The court also based its decision on the structure of section 9613 of CERCLA. The court observed that if citizen suits to recover penalties for past violations were not “challenges” to ongoing cleanup actions under 9613(h), the exceptions to CERCLA’s denial of federal jurisdiction in section 9613(h) would be rendered superfluous.

Third, the court determined that the penalty exception in section 6913(h)(2) does not apply to citizen suits. The plain language of section 6913(h)(2) makes it clear that the exception for penalty suits only applies to the party entitled to recover the penalty.[17] In the case of CERCLA, the penalties are fines paid to the government, making the government the only entity entitled to recover the penalty. Furthermore, Congress designed section 9613(h)(2) to allow EPA—not citizens, who have their own exception under section 9613(h)(4)—to seek penalties.[18] Finally, the court reasoned, if citizens could sue under section 9613(h)(2), they could commandeer EPA’s enforcement power and use it to interfere with cleanup performance. The court concluded that citizens filing CERCLA claims do not fall within the section 6913(h)(2) exception. Without an applicable exception, the court held that it lacked subject matter jurisdiction to hear Pakootas’s claim.

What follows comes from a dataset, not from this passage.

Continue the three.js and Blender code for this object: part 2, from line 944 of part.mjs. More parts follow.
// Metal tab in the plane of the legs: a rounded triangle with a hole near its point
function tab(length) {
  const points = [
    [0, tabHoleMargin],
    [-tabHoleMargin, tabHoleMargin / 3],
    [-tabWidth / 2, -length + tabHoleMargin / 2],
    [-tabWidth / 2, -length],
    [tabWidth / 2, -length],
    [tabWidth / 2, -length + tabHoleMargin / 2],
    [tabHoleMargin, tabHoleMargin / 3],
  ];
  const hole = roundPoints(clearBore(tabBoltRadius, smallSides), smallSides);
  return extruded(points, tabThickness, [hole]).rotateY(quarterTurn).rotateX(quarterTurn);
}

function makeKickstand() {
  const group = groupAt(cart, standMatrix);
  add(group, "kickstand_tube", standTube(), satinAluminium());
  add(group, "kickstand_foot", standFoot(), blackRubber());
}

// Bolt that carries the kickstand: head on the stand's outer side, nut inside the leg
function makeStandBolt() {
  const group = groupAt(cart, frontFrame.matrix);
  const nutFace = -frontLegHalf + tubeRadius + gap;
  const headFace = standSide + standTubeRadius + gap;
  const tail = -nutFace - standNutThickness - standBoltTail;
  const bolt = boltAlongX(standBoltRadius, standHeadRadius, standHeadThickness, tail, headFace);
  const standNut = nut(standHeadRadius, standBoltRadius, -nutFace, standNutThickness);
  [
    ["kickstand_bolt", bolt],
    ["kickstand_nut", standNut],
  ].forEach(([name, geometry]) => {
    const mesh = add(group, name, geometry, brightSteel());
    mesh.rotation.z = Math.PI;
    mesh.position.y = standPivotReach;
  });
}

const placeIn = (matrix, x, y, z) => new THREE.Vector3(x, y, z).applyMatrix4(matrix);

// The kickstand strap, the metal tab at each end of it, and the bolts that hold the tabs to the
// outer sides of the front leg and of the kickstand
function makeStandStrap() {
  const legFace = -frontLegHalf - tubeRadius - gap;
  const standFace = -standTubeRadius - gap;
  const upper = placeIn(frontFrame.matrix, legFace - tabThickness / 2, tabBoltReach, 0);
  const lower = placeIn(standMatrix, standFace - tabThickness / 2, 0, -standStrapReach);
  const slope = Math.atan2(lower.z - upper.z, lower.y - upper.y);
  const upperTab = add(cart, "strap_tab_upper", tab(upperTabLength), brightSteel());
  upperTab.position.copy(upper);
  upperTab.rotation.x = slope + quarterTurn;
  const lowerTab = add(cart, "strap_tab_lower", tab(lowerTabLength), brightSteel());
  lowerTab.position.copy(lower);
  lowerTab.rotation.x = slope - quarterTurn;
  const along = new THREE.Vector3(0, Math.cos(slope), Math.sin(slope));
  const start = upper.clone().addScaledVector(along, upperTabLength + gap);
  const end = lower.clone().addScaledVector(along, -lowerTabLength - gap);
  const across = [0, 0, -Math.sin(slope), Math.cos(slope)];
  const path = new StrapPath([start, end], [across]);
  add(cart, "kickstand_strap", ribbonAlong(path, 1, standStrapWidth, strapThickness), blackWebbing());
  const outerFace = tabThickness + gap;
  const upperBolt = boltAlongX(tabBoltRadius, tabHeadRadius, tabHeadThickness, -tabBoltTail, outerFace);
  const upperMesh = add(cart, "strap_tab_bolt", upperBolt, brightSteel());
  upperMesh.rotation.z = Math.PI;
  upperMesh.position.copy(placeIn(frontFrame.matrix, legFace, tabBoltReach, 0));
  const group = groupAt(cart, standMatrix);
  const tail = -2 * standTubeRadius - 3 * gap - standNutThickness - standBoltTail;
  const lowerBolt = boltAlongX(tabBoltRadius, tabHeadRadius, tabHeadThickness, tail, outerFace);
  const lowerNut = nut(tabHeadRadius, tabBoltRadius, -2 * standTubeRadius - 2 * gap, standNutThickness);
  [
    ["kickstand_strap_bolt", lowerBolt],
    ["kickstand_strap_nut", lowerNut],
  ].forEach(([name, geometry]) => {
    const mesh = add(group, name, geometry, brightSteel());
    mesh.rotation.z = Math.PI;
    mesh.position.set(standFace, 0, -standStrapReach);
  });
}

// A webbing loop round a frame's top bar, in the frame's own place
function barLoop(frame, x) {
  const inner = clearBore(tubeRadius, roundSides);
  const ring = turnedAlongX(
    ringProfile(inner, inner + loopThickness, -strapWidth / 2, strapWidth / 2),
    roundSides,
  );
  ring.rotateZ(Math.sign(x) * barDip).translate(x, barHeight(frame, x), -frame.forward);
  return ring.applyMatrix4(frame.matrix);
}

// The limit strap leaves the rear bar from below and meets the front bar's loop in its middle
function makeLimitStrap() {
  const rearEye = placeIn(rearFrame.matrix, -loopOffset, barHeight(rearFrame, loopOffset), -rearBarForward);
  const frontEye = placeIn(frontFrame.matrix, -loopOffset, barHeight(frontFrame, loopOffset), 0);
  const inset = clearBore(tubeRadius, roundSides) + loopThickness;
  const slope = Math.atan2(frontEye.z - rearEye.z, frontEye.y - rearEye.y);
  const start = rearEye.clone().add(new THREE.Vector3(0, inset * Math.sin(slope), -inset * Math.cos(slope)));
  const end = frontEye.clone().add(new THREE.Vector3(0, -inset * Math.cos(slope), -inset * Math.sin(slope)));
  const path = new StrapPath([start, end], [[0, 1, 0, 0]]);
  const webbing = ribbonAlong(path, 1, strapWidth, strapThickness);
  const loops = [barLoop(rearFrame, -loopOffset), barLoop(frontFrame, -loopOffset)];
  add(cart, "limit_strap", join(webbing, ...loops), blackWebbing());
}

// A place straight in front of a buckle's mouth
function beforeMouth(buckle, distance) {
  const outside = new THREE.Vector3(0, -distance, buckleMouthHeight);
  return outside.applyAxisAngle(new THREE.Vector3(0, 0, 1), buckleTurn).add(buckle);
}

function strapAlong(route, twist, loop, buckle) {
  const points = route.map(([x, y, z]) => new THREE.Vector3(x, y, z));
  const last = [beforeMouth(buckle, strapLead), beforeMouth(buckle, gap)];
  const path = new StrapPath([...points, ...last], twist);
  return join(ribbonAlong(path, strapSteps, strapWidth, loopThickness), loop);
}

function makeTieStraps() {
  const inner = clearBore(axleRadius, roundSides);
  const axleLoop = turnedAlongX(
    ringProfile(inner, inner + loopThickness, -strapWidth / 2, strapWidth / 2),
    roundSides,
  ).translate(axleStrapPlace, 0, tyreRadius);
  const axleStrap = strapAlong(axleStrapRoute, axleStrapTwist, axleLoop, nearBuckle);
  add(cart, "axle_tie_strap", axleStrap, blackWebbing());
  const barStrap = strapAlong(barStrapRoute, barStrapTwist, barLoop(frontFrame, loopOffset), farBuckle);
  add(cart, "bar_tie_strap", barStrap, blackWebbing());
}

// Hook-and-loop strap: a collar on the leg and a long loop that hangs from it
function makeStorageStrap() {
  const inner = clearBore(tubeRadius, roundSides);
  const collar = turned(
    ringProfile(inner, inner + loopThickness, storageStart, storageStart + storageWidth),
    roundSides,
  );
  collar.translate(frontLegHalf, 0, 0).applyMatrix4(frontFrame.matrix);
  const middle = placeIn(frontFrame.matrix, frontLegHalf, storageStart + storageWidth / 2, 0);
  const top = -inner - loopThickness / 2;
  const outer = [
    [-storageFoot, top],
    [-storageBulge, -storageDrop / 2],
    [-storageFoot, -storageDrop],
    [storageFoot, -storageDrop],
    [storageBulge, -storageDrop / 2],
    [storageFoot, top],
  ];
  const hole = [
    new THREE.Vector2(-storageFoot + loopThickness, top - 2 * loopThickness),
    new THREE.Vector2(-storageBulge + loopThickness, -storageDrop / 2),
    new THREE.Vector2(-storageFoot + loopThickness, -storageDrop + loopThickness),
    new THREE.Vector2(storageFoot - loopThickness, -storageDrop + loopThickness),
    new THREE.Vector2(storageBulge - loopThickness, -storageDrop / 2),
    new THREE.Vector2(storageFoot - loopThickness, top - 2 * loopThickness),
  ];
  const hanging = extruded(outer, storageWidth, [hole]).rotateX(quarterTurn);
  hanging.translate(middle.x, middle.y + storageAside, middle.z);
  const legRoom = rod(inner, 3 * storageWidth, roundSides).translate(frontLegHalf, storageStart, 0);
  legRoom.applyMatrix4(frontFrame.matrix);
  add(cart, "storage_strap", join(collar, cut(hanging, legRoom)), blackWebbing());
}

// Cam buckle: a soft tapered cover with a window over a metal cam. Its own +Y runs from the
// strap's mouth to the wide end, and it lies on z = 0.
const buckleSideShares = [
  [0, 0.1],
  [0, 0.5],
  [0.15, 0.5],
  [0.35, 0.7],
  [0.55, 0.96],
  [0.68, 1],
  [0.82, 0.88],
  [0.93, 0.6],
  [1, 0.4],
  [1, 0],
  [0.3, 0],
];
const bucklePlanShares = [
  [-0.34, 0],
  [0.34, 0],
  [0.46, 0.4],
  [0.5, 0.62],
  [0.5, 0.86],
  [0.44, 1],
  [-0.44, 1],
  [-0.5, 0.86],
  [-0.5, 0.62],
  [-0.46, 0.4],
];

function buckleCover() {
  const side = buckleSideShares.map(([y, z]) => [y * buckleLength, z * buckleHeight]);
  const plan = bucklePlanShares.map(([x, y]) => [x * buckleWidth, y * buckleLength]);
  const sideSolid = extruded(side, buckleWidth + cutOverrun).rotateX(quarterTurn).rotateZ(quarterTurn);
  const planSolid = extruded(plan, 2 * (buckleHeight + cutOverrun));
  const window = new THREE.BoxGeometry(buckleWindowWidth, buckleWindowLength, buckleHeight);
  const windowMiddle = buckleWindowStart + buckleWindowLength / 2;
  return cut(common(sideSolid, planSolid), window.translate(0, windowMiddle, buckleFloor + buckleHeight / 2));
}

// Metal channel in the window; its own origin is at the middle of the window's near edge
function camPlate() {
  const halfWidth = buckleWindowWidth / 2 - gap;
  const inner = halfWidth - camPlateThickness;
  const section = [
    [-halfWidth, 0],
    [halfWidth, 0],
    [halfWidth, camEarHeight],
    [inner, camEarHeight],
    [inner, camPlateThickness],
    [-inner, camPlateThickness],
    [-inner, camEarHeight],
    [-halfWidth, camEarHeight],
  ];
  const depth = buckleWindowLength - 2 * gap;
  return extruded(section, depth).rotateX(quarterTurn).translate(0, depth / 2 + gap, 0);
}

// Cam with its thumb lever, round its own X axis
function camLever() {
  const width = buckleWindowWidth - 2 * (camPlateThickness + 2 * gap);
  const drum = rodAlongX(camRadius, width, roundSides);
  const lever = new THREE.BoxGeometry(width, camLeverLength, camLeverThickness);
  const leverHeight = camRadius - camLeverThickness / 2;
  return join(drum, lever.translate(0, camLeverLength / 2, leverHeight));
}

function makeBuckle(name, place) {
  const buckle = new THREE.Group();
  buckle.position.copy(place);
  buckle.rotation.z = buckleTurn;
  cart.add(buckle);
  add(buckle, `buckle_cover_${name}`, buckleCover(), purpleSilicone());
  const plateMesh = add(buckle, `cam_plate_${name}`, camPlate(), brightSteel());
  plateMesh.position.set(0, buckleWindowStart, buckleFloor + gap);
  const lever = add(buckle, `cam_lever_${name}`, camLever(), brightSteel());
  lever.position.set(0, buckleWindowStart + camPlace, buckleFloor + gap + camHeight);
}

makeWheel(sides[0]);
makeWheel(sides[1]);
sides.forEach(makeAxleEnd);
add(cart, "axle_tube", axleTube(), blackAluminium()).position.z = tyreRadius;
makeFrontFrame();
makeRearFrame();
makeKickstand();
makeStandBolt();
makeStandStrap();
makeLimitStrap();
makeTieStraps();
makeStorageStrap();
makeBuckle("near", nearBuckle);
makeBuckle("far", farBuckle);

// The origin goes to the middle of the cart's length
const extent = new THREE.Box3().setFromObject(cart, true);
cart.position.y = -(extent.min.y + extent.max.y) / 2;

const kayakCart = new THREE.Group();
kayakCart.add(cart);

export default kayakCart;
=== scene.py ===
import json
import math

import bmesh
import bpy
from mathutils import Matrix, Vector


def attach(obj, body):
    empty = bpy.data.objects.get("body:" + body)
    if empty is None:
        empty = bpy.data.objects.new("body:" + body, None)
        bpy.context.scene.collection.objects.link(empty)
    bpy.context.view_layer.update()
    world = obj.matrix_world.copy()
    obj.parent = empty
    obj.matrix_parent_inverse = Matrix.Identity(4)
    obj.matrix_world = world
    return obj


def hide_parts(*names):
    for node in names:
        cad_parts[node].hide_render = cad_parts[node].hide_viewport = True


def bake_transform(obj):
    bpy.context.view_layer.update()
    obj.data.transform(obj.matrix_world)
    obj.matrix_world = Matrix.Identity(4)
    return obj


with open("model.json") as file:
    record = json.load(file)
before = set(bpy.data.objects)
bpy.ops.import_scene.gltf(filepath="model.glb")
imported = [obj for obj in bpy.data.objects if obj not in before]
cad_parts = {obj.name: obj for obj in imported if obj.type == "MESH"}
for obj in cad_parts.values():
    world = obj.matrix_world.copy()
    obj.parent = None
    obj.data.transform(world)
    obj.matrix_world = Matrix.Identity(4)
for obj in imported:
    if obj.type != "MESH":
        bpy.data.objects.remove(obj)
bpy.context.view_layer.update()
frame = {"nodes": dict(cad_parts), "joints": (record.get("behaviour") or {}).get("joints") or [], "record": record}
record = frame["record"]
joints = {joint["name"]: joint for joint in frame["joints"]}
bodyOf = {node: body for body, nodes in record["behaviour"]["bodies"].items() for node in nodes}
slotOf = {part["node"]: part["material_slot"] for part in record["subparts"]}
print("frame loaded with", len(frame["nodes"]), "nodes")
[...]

In summary, the Ninth Circuit affirmed the district court’s dismissal of Pakootas’s suit based on lack of subject matter jurisdiction. The court held that section 9613(h) bars challenges by citizens to recover penalties for past violations, and that citizen suits do not satisfy the section 9613(h)(2) exception.

[1] 42 U.S.C. §§ 9601–9675 (2006). Section 310 details CERCLA’s citizen suit provision. Id. § 9659(a).

[2] Fed. R. Civ. P. 12(b)(1).

[3] See generally Anthony R. Chase & John Mixon, CERCLA: Convey to a Pauper and Avoid Cost Recovery Under Section 107(A)(1)?, 33 Envtl. L. 293 (2003) (discussing the polluter pays principle).

[4] See Pakootas v. Teck Cominco Metals, Ltd. (Pakootas I), 452 F.3d 1066, 1068, 1070 (9th Cir. 2006); 42 U.S.C. § 9659(a)(1) (2006) (“[A]ny person may commence a civil action on his own behalf . . . against any person . . . who is alleged to be in violation of any standard, regulation, condition, requirement, or order which has become effective pursuant to this chapter . . . .”).

[5] See Pakootas I, 452 F.3d at 1070.

[6] Id. at 1071, 1082.

[7] Id. at 1077–79. The decision in Pakootas I rested on CERCLA’s definition of “facility,” which the court interpreted to mean “any site or area where a hazardous substance has . . . come to be located.” Id. at 1074.

[8] Pakootas v. Teck Cominco Metals, Ltd. (Pakootas II), 646 F.3d 1214, 1217–18 (9th Cir. 2011).

[9] See 42 U.S.C. § 9659(a)(1) (2006).

[10] 42 U.S.C. § 9613(h) (2006) (“Timing of review—No Federal court shall have jurisdiction under Federal law other than under section 1332 of title 28 . . . or under State law which is applicable or relevant and appropriate under section 9621 of this title . . . to review any challenges to removal or remedial action selected under section 9604 of this title . . . .”).

[11] 42 U.S.C. § 9613(h)(2) (2006) (exempting “action[s] to enforce an order issued under section 9606(a) of this title or to recover a penalty for violation of such order.”).

[12] 546 U.S. 500 (2006).

[13] Id. at 516.

[14] 42 U.S.C. § 9613(h) (2006).

[15] Id. 

[16] Pakootas II, 646 F.3d at 1221.

[17] Pakootas II, 646 F.3d at 1224–25.

[18] See 42 U.S.C. § 9613(h)(2), (4) (2006).